After serving as an understudy on Dear Evan Hansen and performing in Girl From the North Country on Broadway, Ryan was excited to have a straightforward acting role. But when it came to singing and dancing on set, “it was probably the day I was most comfortable on set,” he admits. “That was the day I probably was the most free as a bird. I was really comfy and it also happened right in the middle of the shoot.” As a result, Roy is simply beaming in the moment.
Also a self-proclaimed fan of the Fox musical dramedy (“I’m embarrassed to say I loved watching Glee”), Ryan “will never forget watching Elle come out of her trailer in her Rachel Berry drag,” he says. “I was like, ‘Oh, my god. OK, I know what we’re doing.’” And when it comes to watching Fanning as Carter in the scene, Ryan says, “It’s a universal feeling because it’s just another example of a young person trying to find themself.”
In terms of writing the show, Hannah says the musical sequence was an idea they had from the very beginning. “Having her sink into these fantasies felt like an opportunity for us to go into Michelle’s psyche a little bit more,” the showrunner says, noting that Carter was quite a chameleon. “She is different with everyone else. So, these fantasy sequences felt like the opportunity to really see who she really was or what she was really thinking.”
When it specifically came to the musical sequence in episode four, “It was the first one that felt like we were in the story that she wanted. You know, she wanted to be Lea Michele and she wanted Conrad to be Cory Monteith. And more than that, she wanted to be Rachel and she wanted him to be Finn and to have this moment,” Hannah explains. “So with the impending indictment happening, it felt natural where we’re sinking further into that detachment from reality.”

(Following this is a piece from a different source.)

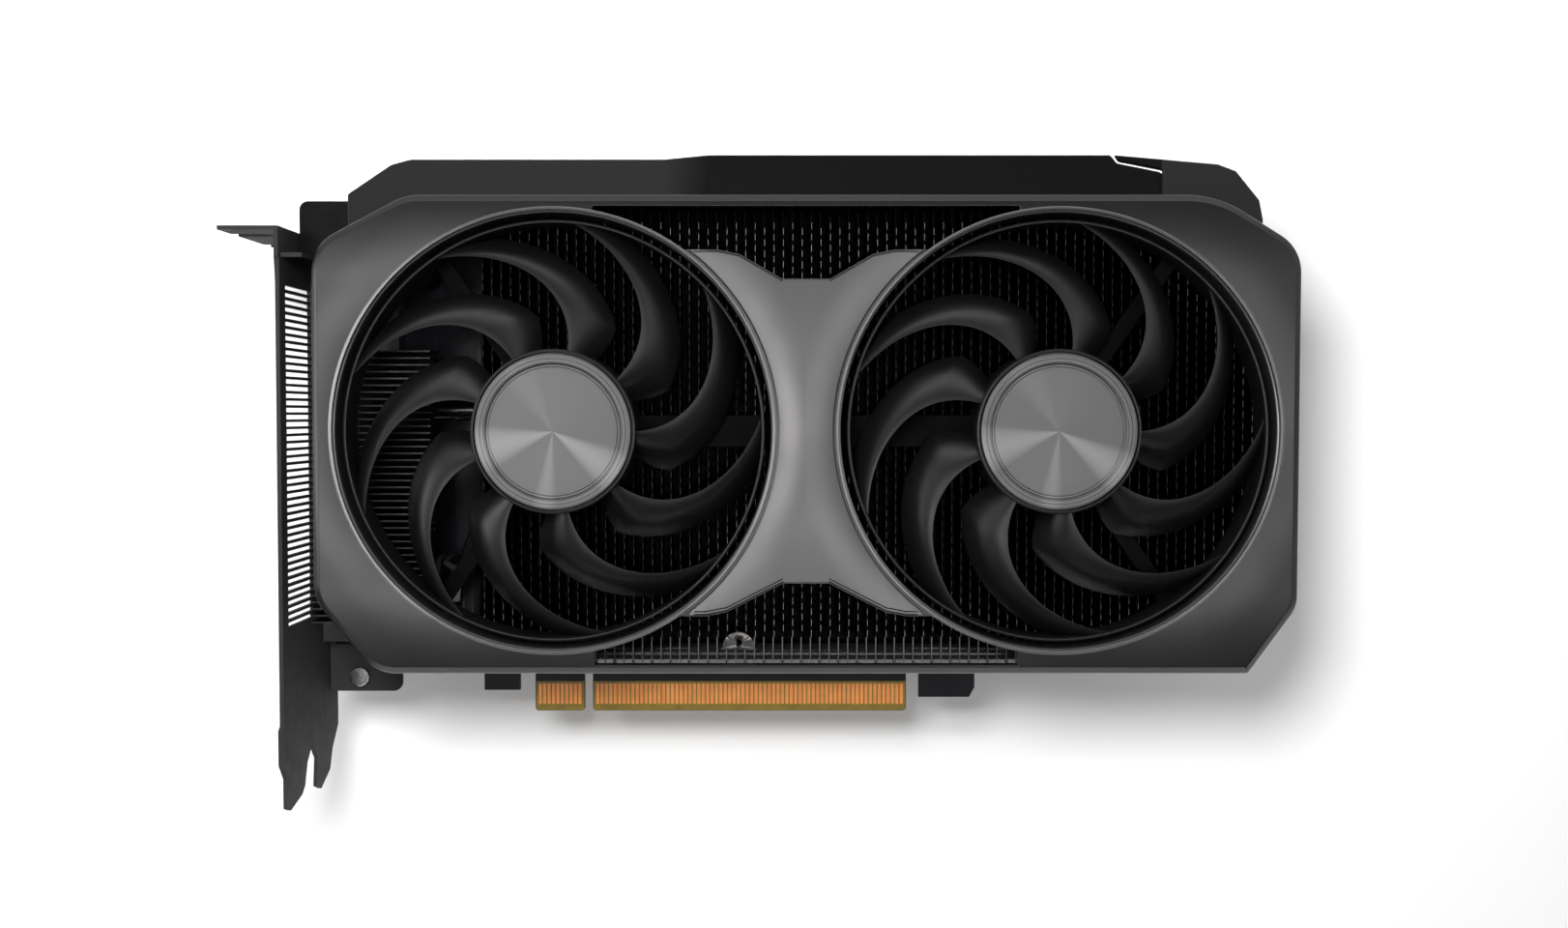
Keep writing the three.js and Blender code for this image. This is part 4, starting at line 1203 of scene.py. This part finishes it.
def stand(holder, bearing, height, distance):
    """Places something round the card and turns it to face the card's middle."""
    flat = distance * math.cos(math.radians(height))
    across = flat * math.sin(math.radians(bearing))
    ahead = -flat * math.cos(math.radians(bearing))
    holder.location = CENTRE + Vector((across, ahead, distance * math.sin(math.radians(height))))
    holder.rotation_euler = (CENTRE - holder.location).to_track_quat("-Z", "Y").to_euler()


def build_flags():
    """Black flags in front of the card and over the floor there, seen only as reflections in it."""
    surface = Surface("black_flag", grey(0.002), 0.9)
    material = surface.mottle(200, 0.1).done()
    far, near, side, high = -1.9, -0.06, 1.5, 1.7
    low = FLOOR_Z + 1 * MM
    sheets = {
        "front_flag": [(-side, far, low), (side, far, low), (side, far, high), (-side, far, high)],
        "floor_flag": [(-side, far, low), (side, far, low), (side, near, low), (-side, near, low)],
    }
    for name, corners in sheets.items():
        only_reflected(bpy.data.objects.new(name, sheet_mesh(name, corners, material)))


def shadow_light():
    """A soft light as far in front of the card as the camera, so the shadow lies right of it and below it."""
    left_and_above = Vector((-52, 0, 76)) * MM
    light = bpy.data.lights.new("shadow_light", "AREA")
    light.shape = "DISK"
    light.size = 0.11
    light.energy = 1.9
    holder = bpy.data.objects.new("shadow_light", light)
    holder.location = CAMERA_PLACE + left_and_above
    holder.rotation_euler = (CENTRE - holder.location).to_track_quat("-Z", "Y").to_euler()
    holder.visible_camera = False
    holder.visible_glossy = False
    bpy.context.scene.collection.objects.link(holder)


def build_lights():
    shadow_light()
    area_light("top_strip", 5, 68, 1.2, (1.6, 0.3), 2.5)
    reflection_card("key_card", -19, -4, 1.5, (0.3, 0.5), 11)
    reflection_card("front_card", 10, -3, 1.45, (0.7, 0.2), 6)
    reflection_card("right_card", 42, 2, 1.2, (0.3, 0.6), 1.0)
    reflection_card("left_card", -80, 4, 1.2, (0.4, 0.8), 5.0)
    area_light("back_panel", 170, 35, 1.4, (1.2, 1.2), 8)
    world = bpy.data.worlds.new("studio")
    world.use_nodes = True
    background = world.node_tree.nodes["Background"]
    background.inputs["Color"].default_value = grey(1.0)
    background.inputs["Strength"].default_value = 0.46
    bpy.context.scene.world = world
    bpy.context.scene.view_settings.view_transform = "Standard"


def build_camera():
    data = bpy.data.cameras.new("camera")
    data.lens = 35
    data.sensor_width = 36
    camera = bpy.data.objects.new("camera", data)
    camera.location = CAMERA_PLACE
    camera.rotation_euler = (math.radians(90 - CAMERA_PITCH), 0, 0)
    data.clip_start = 0.01
    bpy.context.scene.collection.objects.link(camera)
    bpy.context.scene.camera = camera


build_shroud()
build_trim()
build_trim_groove_shade()
for fan_side in FAN_X:
    build_rotor(fan_side)
    build_hub_cap(fan_side)
build_main_fins()
build_lower_fin_ends()
build_pipe_tab()
build_end_fins()
build_connector()
build_seam_backing()
build_refined()
build_stage()
build_flags()
build_lights()
build_camera()

bpy.context.view_layer.update()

It’s not the only Glee moment depicted in the series. As previously mentioned, Fanning is seen as Carter reciting a monologue from the series when Rachel opens up about Finn’s death before singing a cover of “Make You Feel My Love.” This moment happens shortly after Carter learns of Roy’s death. And in order to bring it to life onscreen, Fanning watched that series and that scene to prepare for it. “I have seen that clip, I can't even tell you how many times,” she recalls, trying to “mimic her every move and gesture.”
“I can understand how Michelle, who felt isolated in her home life, watching that show served as a place for community and acceptance,” the actress continues, noting that Glee “served as a beautiful thing” for fans who felt alone or unaccepted.
Of course, what’s seen on the scripted series is only a small glimpse into Carter’s obsession with the show. According to the two-part HBO documentary, I Love You, Now Die: The Commonwealth v. Michelle Carter, she would quote Glee as well as Michele’s interviews in text messages to Roy.
“Not only was she quoting sort of language from Glee the TV show, which a lot of young girls do, but she was quoting the real-life actress,” said director Erin Lee Carr, who also serves as a consulting producer on the series. “And to me, that was really important to put in because it really made you question, like, ‘What is Michelle Carter’s concept of reality?’ And, ‘Is she living in this reality?’”
And as The Girl From Plainville will continue to show, that reality gets further and further removed from what’s really going on as she eventually faces charges in Roy’s death.
The first four episodes of The Girl From Plainville are now streaming on Hulu, with new episodes debuting weekly on Tuesdays until May 3.